What an awesome time to be involved in the LGBT sports movement. During the past year, so many high-profile athletes have announced that they are gay. Jason Collins in the NBA, Michael Sam heading to the NFL, and now Derrick Gordon, the first openly gay NCAA Division I basketball player.

I had the pleasure of recently becoming friends with Derrick. In my initial meetings, I knew that he would be ready to make this historic move. I often talk about the process of coming out and how different everyones timetable is. His confidence throughout out the process has been amazing. Derrick knew he needed to make this move and along the journey wanted to let others like him know, they could be a successful athlete and be gay.

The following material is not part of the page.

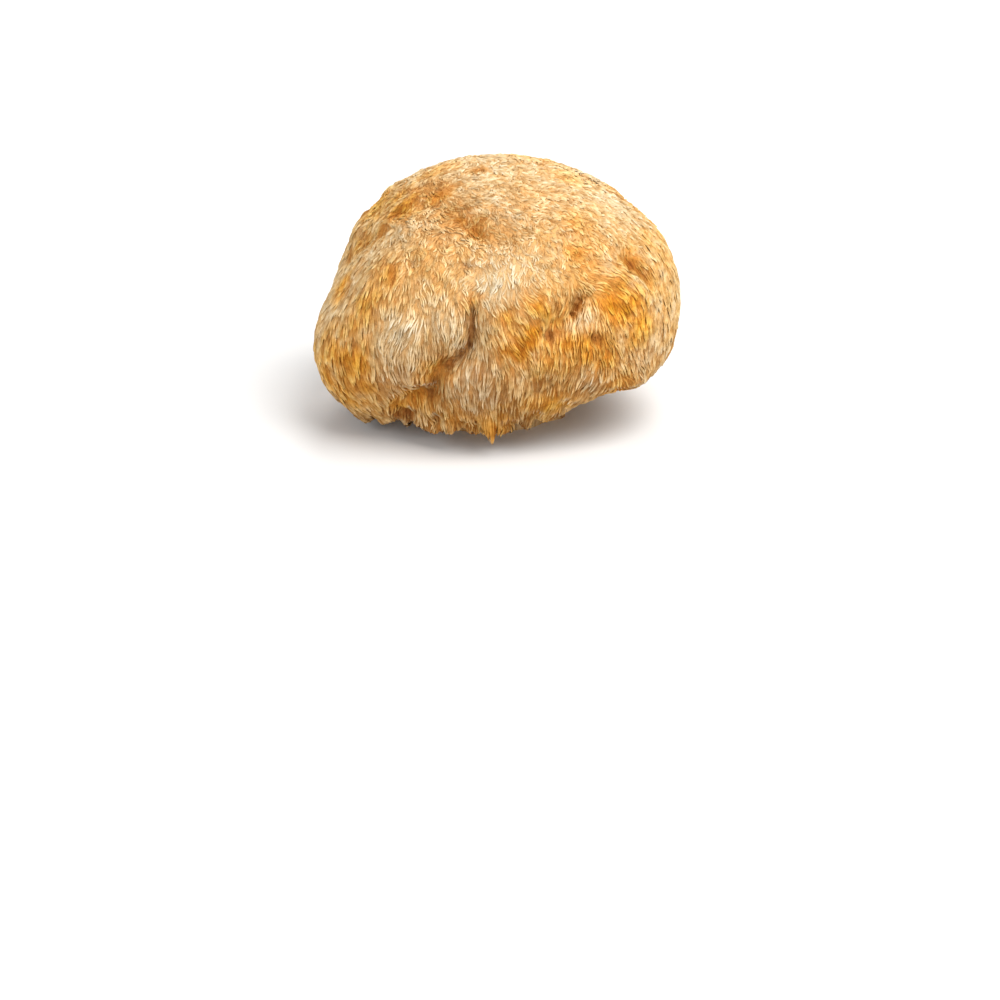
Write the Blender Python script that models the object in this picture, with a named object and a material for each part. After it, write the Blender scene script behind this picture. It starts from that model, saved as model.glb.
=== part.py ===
"""A dried lion's mane mushroom head, cut from the wood it grew on and resting on the cut.

One piece of flesh: a lumpy domed head shingled with drooping spines, a lip where the
spines hang free, a shallow hollow under the lip, and the wrinkled stub of the base.
Metres, +Z up. The origin is the middle of the cut face, and -Y is the head's front.
Directions from the head's centre are (azimuth, elevation) in degrees: azimuth 0 is +X,
the head's right side, and -90 is its front.
"""

import math
import random

import bmesh
import bpy
import numpy as np
from mathutils import Vector
from mathutils.bvhtree import BVHTree

NAME = "fruiting_body"
MM = 0.001

# The head: half sizes of the rounded dome, and how far its centre is above the cut.
HALF_WIDTH = 35.4 * MM
HALF_DEPTH = 31.4 * MM
HALF_HEIGHT = 27.6 * MM
CENTRE_HEIGHT = 24.0 * MM
FULLNESS = 2.25  # 2 is an ellipsoid, more is squarer

# The lip, where the dome turns under. It rises to the right and a little to the back.
LIP_DROP = 16.4 * MM
LIP_SLOPE_RIGHT = 0.17
LIP_SLOPE_BACK = 0.03
LIP_ROUNDING = 3.0 * MM
HOLLOW_DEPTH = 3.2 * MM
HOLLOW_FROM, HOLLOW_TO = -34.0, -44.0  # elevations of the lip and of the stub's foot

# The stub of the base, cut flat at the origin.
STUB_RADIUS = 13.5 * MM
STUB_FILLET = 2.5 * MM
STUB_WRINKLES = ((3, 0.05, 0.4), (7, 0.04, 2.1), (11, 0.02, 4.0))  # count, share, turn
STUB_SPARE = 4.0 * MM  # grown past the cut, then cut off

# Swellings and hollows: what, azimuth, elevation, spread in degrees, height.
LOBES = (
    ("left cheek", 198, -14, 20, 4.6 * MM),
    ("left shoulder hollow", 183, 18, 19, -6.4 * MM),
    ("left of the crown", 165, 55, 20, -1.2 * MM),
    ("right temple", -8, 10, 16, 1.2 * MM),
    ("right cheek", -14, -24, 14, 0.8 * MM),
    ("right shoulder", -2, 48, 18, -0.7 * MM),
    ("front plateau", -89, 24, 12, 1.0 * MM),
    ("pale front lobe", -123, 5, 13, 1.5 * MM),
    ("jaw", -96, -20, 13, 1.2 * MM),
    ("swirl swelling", -40, 14, 12, 1.5 * MM),
    ("back of the crown", 100, 48, 26, 1.6 * MM),
    ("back left swelling", 135, -4, 18, 1.8 * MM),
    ("back middle hollow", 92, 8, 14, -2.2 * MM),
    ("back right swelling", 48, -6, 18, 2.0 * MM),
)
# Waves of the lip: azimuth, spread in degrees, how much further it hangs.
LIP_WAVES = (
    (-158, 15, -1.6 * MM),
    (-138, 12, -0.8 * MM),
    (-112, 13, 1.8 * MM),
    (-86, 12, 2.0 * MM),
    (-46, 14, -1.2 * MM),
    (60, 16, 1.4 * MM),
    (95, 14, -1.2 * MM),
)
# Creases in the flesh: half width in degrees, depth, then the line as directions.
CREASES = (
    (2.6, 1.7 * MM, ((-99, 20), (-99, 2))),
    (4.2, 2.2 * MM, ((-99, 2), (-105, -3), (-113, -9), (-117, -17), (-127, -28))),
    (4.5, 1.4 * MM, ((-149, 14), (-150, 26), (-146, 36), (-150, 47), (-118, 52), (-98, 43))),
    (3.6, 2.2 * MM, ((-59, 17), (-63, 12), (-68, 8))),
    (3.4, 1.4 * MM, ((-38, 25), (-31, 17), (-27, 8))),
    (4.5, 1.8 * MM, ((70, 30), (84, 14), (80, -4), (66, -20))),
    (4.0, 1.6 * MM, ((160, 34), (140, 22), (118, 26))),
    (3.6, 1.5 * MM, ((20, 30), (26, 12), (18, -8))),
)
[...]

When he asked me to join him in the locker room as he shared his hidden life with his team, I was humbled. I took the ride to Amherst with my friend Wade Davis and discussed various social issues along the way. Speaking with UMass head coach Derek Kellogg the night Derrick came out and prior to the announcement, I knew that he would have the support he needed. Kellogg was very comfortable with the situation and more than ready to deal with whatever would come.

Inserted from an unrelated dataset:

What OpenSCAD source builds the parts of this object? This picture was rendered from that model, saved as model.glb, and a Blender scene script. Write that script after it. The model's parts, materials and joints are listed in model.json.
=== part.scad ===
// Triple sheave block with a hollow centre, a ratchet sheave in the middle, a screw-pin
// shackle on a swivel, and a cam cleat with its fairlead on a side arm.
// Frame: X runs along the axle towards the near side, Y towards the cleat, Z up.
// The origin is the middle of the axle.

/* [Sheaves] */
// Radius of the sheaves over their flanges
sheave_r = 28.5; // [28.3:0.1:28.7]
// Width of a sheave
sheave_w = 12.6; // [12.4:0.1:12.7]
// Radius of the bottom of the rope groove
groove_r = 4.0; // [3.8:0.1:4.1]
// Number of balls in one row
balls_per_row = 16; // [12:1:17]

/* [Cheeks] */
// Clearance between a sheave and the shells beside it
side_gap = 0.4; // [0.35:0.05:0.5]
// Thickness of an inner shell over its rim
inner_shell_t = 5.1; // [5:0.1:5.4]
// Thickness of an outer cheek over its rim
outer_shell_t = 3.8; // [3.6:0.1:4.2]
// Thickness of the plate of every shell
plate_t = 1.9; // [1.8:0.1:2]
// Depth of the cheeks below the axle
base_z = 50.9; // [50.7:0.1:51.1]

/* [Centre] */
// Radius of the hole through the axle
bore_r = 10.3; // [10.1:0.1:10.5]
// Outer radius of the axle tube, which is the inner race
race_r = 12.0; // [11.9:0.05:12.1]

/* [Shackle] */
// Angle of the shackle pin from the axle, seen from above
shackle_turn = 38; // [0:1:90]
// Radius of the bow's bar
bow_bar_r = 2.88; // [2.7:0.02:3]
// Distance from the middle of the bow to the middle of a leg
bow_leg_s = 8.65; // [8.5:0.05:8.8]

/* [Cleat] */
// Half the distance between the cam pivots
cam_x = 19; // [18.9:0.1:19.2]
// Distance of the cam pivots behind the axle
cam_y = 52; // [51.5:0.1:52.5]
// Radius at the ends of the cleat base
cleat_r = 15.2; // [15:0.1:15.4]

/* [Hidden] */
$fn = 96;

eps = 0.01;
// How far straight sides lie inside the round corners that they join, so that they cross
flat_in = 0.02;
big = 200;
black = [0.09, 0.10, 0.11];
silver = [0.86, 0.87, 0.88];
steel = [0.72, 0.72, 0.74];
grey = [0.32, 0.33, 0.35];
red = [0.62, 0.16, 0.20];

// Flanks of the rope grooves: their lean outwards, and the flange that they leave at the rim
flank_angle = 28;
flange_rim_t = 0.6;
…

As the the staff and members of the UMass administration entered the media room moments before Gordon came out to them, the players knew something was up. Redshirt guard Jabari Hinds, a Lower Hudson Basketball Coaches Association two-time Mr. Basketball recipient, turned to me wondering what I was doing in the room. Derrick's revelation gave me chills. Throughout the conversation he broke down twice, causing a wave of emotion within myself. The courage that he was displaying was tremendous.

The players reacted with respect and love for their brother. They did not seem shocked and were ready to embrace him. Hugs around the room. Before leaving campus Wade Davis and I reinforced the support that Derrick would have from the community. We left with smiles on our faces excited for what would happen in the coming weeks.

Knowing the announcement would becoming within a week, I spent the prior weekend with Derrick in New York City. Davis, Patrick Burke, Olympic speed skater Blake Skjellerup and Outsports' Cyd Zeigler joined us at various points to reinforce the brotherhood that has been created. I often say that no one can understand coming out, unless you have lived it. Everyone in the group has come out or been a major part of someone doing so.

So here we are, another brick in the wall has been removed. Somewhere a high school athlete is reading the story saying, "Wow, I can do this." He understands that there is support, places and people to reach out who will guide and help you with the process, on your time. When the time comes, he can thank Derrick Gordon.